Three takeaways from the show capture the mood. First, robots are clearly growing more capable and are being taken more seriously than in prior years. The Robot Report’s on-site coverage notes hands-on control of robots and new system architectures that combine perception, planning, and actuation at greater fidelity than in previous gatherings. The sheer scale of attendance—more than 30,000 people—mirrors a market that’s increasingly curious about field-worthy humanoids, not just flashy demos. Second, the event doubles as a partnerships marketplace, signaling that no single vendor can deliver a mature humanoid stack alone. ABB, FANUC, Agility Robotics, Figure AI, and Boston Dynamics are not competing so much as co-constructing the underlying platform, sharing software tools, simulation environments, and neural net training pipelines that can be ported across hardware. Third, the show makes a stubborn distinction between existence proof and field readiness. Olaf, Disney Imagineering’s on-stage humanoid, and other podium pieces exist to prove capability and guide refinement, not to promise immediate mass deployment.

From a technical-readiness lens, the technical specifications reveal a staged reality: the demonstrations emphasize mobility, manipulation, and interaction, but engineering documentation shows a lack of widely published, apples-to-apples data on key metrics. In particular, DOF counts (degrees of freedom) and payload capacity—crucial levers for evaluating dexterity and tool-use potential—have not been publicly disclosed for Olaf or the partner humanoids showcased at GTC. This gap matters: higher DOFs typically translate to finer manipulation and more natural locomotion, but they also complicate control loops and push power budgets higher. The same applies to payloads: knowing what a hand or gripper can reliably lift informs not only task feasibility but energy draw and thermal management. The absence of public, comparable numbers means observers must rely on qualitative cues (gait smoothness, grip stability) while waiting for engineering documentation to surface.

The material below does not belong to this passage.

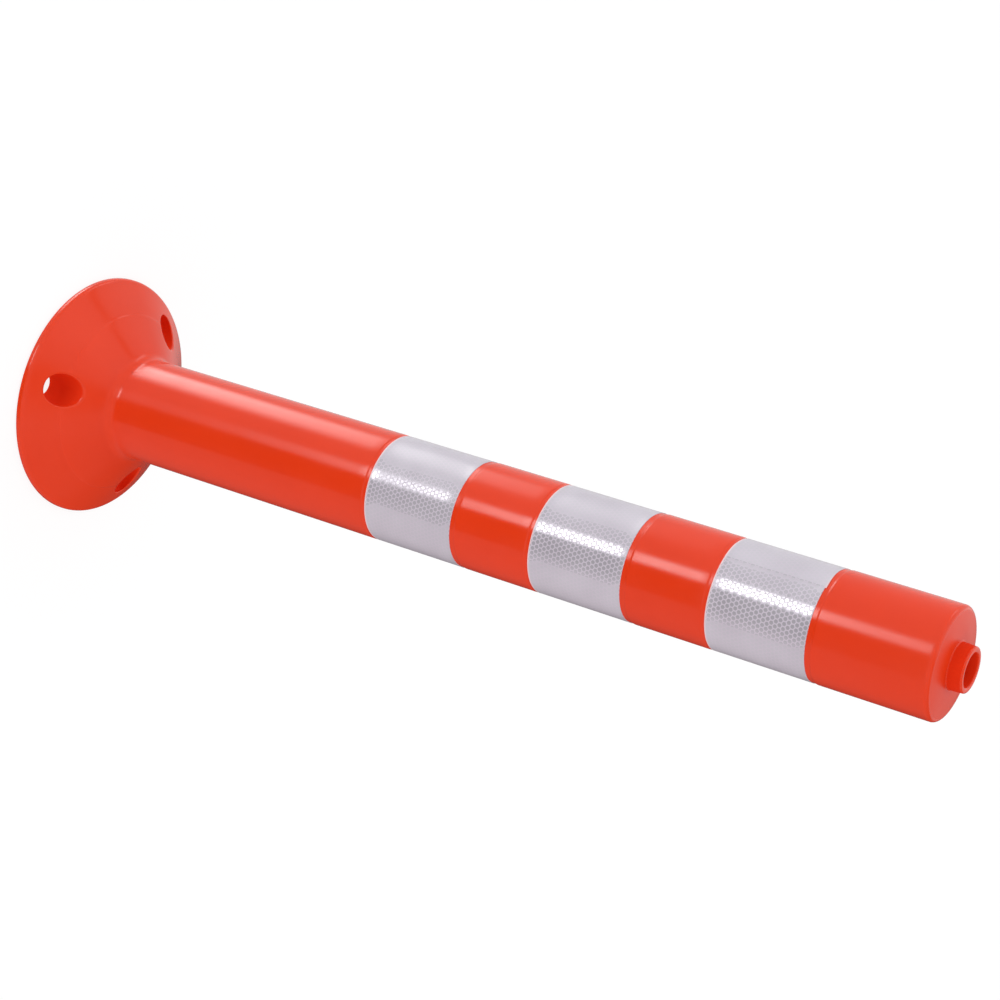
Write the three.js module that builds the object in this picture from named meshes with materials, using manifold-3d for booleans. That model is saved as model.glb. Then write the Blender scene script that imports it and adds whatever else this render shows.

Lab demos remain far from field-ready status. Demonstration footage shows impressive walking, balance, and object interaction, but lab and controlled-environment validation still dominates. The partnerships push toward a more modular, software-driven stack—concrete steps in the right direction, but not a guarantee of durable, real-world uptime. The tech landscape is moving toward more powerful edge AI, better perception pipelines, and more predictable actuation, yet the show does not publish a unified power source or runtime specification for these humanoids. In practice, expect batteries, charging regimes, and heat management to be the choke points once you move beyond the stage floor into real offices or factories.

Two practitioner takeaways. One, interoperability is now a priority: the NVIDIA ecosystem signals a shift from single-vendor devices to multi-vendor, plug-and-play humanoid systems. That’s promising for R&D teams but adds integration risk—untime, power budgeting, and software compatibility must be budgeted like any hardware risk. Two, the realism gap remains real-world bottlenecks: perception in clutter, dynamic balancing on irregular terrain, and safe manipulation of unfamiliar objects are still active failure modes. The “existence proof” framing helps justify longer timelines for reliability, but it also creates demand signals for testing facilities, standards, and clear field-readiness criteria.

Compared with prior generations, the 2026 show leans into system-level maturity rather than a single breakthrough. The improvements are incremental—better software stacks, more capable on-stage mobility, and deeper corporate buy-in—but they collectively push humanoids closer to real deployments, not just show floors. The sustainable path remains a mix of robust hardware, smarter AI, and a proven roadmap for field-ready operation, supported by credible industry partnerships and public demonstrations that avoid over-promising.